As any existing Subtle fans probably suspected, then, the advance hype on ExitingARM as the band’s “pop” record turns out to be something of a misnomer, a wink and a nudge in reference to the album’s convoluted premise. The band continues to dabble effortlessly in pop, electronica and hip-hop while deftly avoiding the formulaic constraints of any particular genre. Dose still sings/raps in constantly introverted haze, his amazingly agile vocal dynamics fluctuating seemingly at random, as if keeping time with the flurry of sounds in his head. Any hints of melodic forthrightness, though, are quickly undone by the band’s sheer eccentricity. The title track rides in on a wave of buzzsaw guitars, but never manages to push Dose’s vocals toward any kind of melodic stability. The serene and oddly beautiful “Day Dangerous” is awash in gentle electronic textures that only gradually reveal a slow-building melody, but neither that nor the synth-pop blips that run through “Sick Soft Perfection,” nor the glitchy electropop atmosphere of “Take to Take” will turn any of these songs into The Postal Service.

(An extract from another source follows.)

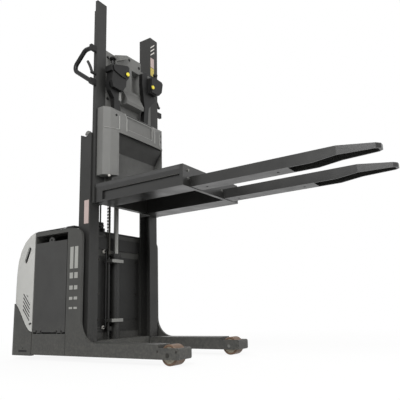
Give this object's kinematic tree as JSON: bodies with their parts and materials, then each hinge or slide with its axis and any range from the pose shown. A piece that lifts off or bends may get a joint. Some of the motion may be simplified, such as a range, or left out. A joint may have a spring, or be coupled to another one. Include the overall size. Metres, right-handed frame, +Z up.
{
  "type": "order picker truck",
  "caption": "Electric order picker truck: operator platform with console and forks ahead of a lifting mast, battery body behind, steered drive wheel and straddle legs.",
  "frame": {"origin": "centre of the bounding box's base, on the floor", "axes": "+X forwards to the fork tips, +Y to the driver's left, +Z up"},
  "size_m": [2.8, 0.842, 2.74],
  "materials": {
    "painted_grey": "satin paint",
    "painted_dark": "satin paint",
    "bumper_plastic": "moulded",
    "pale_plastic": "moulded",
    "battery_case": "moulded",
    "steel": "machined",
    "polyurethane": "tread",
    "cream_hub": "moulded",
    "drive_rubber": "tread",
    "floor_mat": "mat",
    "moulded_grey": "fine grain",
    "pod_black": "fine grain",
    "button_yellow": "smooth"
  },
  "bodies": {
    "truck": {"chassis_base": "painted_grey", "drive_frame": "painted_dark", "leg_right": "painted_grey", "leg_left": "painted_grey", "rear_bumper": "bumper_plastic", "body_shell": "painted_grey", "battery": "battery_case", "mast_rail_right": "painted_dark", "mast_rail_left": "painted_dark", "mast_ties": "painted_dark", "lift_cylinder": "painted_dark", "cylinder_clamps": "steel", "lift_chain_fixed": "steel", "front_cover": "painted_dark", "hood_pins": "steel", "door_hinges": "steel", "load_axle_right": "steel", "load_axle_left": "steel"},
    "load_wheel_right": {"load_tread_right": "polyurethane", "load_hub_right": "cream_hub"},
    "load_wheel_left": {"load_tread_left": "polyurethane", "load_hub_left": "cream_hub"},
    "drive_unit": {"drive_head": "painted_dark", "drive_motor": "painted_dark"},
    "drive_wheel": {"drive_tread": "drive_rubber", "drive_hub": "steel"},
    "door_right": {"battery_door_right": "painted_dark"},
    "door_left": {"battery_door_left": "painted_dark"},
    "hood": {"motor_hood": "pale_plastic"},
    "rod": {"lift_rod": "steel", "chain_pulley": "steel"},
    "carriage": {"lifting_rail_right": "painted_dark", "lifting_rail_left": "painted_dark", "rail_rollers": "steel", "crosshead": "moulded_grey", "back_panel": "moulded_grey", "platform_frame": "painted_grey", "platform_floor": "floor_mat", "fork_plate": "painted_dark", "fork_right": "painted_grey", "fork_left": "painted_grey", "console_cowl": "moulded_grey", "console_lower": "moulded_grey", "control_pod_right": "pod_black", "control_pod_left": "pod_black", "pod_buttons": "button_yellow", "grab_handle_right": "pod_black", "grab_handle_left": "pod_black", "lift_chain_moving": "steel"}
  },
  "joints": [
    {"name": "load_wheel_right_spin", "type": "hinge", "parent": "truck", "child": "load_wheel_right", "pos_m": [0.12, -0.356, 0.0625], "axis": [0, 1, 0], "continuous": true},
    {"name": "load_wheel_left_spin", "type": "hinge", "parent": "truck", "child": "load_wheel_left", "pos_m": [0.12, 0.356, 0.0625], "axis": [0, 1, 0], "continuous": true},
    {"name": "steering", "type": "hinge", "parent": "truck", "child": "drive_unit", "pos_m": [-1.245, 0, 0.2], "axis": [0, 0, 1], "range_deg": [-90, 90]},
    {"name": "drive_wheel_spin", "type": "hinge", "parent": "drive_unit", "child": "drive_wheel", "pos_m": [-1.245, 0, 0.115], "axis": [0, 1, 0], "continuous": true},
    {"name": "door_right_hinge", "type": "hinge", "parent": "truck", "child": "door_right", "pos_m": [-0.9515, -0.414, 0.197], "axis": [1, 0, 0], "range_deg": [0, 80]},
    {"name": "door_left_hinge", "type": "hinge", "parent": "truck", "child": "door_left", "pos_m": [-0.9515, 0.414, 0.197], "axis": [-1, 0, 0], "range_deg": [0, 80]},
    {"name": "hood_lift_off", "type": "slide", "parent": "truck", "child": "hood", "axis": [0, 0, 1], "range_m": [0, 0.35]},
    {"name": "carriage_lift", "type": "slide", "parent": "truck", "child": "carriage", "axis": [0, 0, 1], "range_m": [-0.965, 0.1]},
    {"name": "rod_lift", "type": "slide", "parent": "truck", "child": "rod", "axis": [0, 0, 1], "range_m": [-0.4825, 0.05]}
  ],
  "couplings": [
    {"joint": "rod_lift", "follows": "carriage_lift", "ratio": 0.5}
  ]
}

So, if ExitingARM fails as a pop album, it is only because Subtle refuses to ever be pigeonholed in such a way. If it fails as an attempt at an ironic pop album, it only because “irony”, at least in the Beck/Malkmus sense, is not a word in Dose’s otherwise expansive vocabulary. If it is also, it must be said, a less dynamic or immediately captivating record than For Hero: For Fool — an album that I suspect I will be counting among the decade’s finest in a year and a half’s time — it may be because artworks as ambitious and uncompromising as this are, more often than not, naturally prone to indulgence and imperfection. In the end, perhaps ExitingARM, for all of its knotted statements and implications, represents nothing more or less than Dose falling down the rabbit hole of his own imagination. Choose to follow and find what a confounding, uneasy, and exciting place it is to be.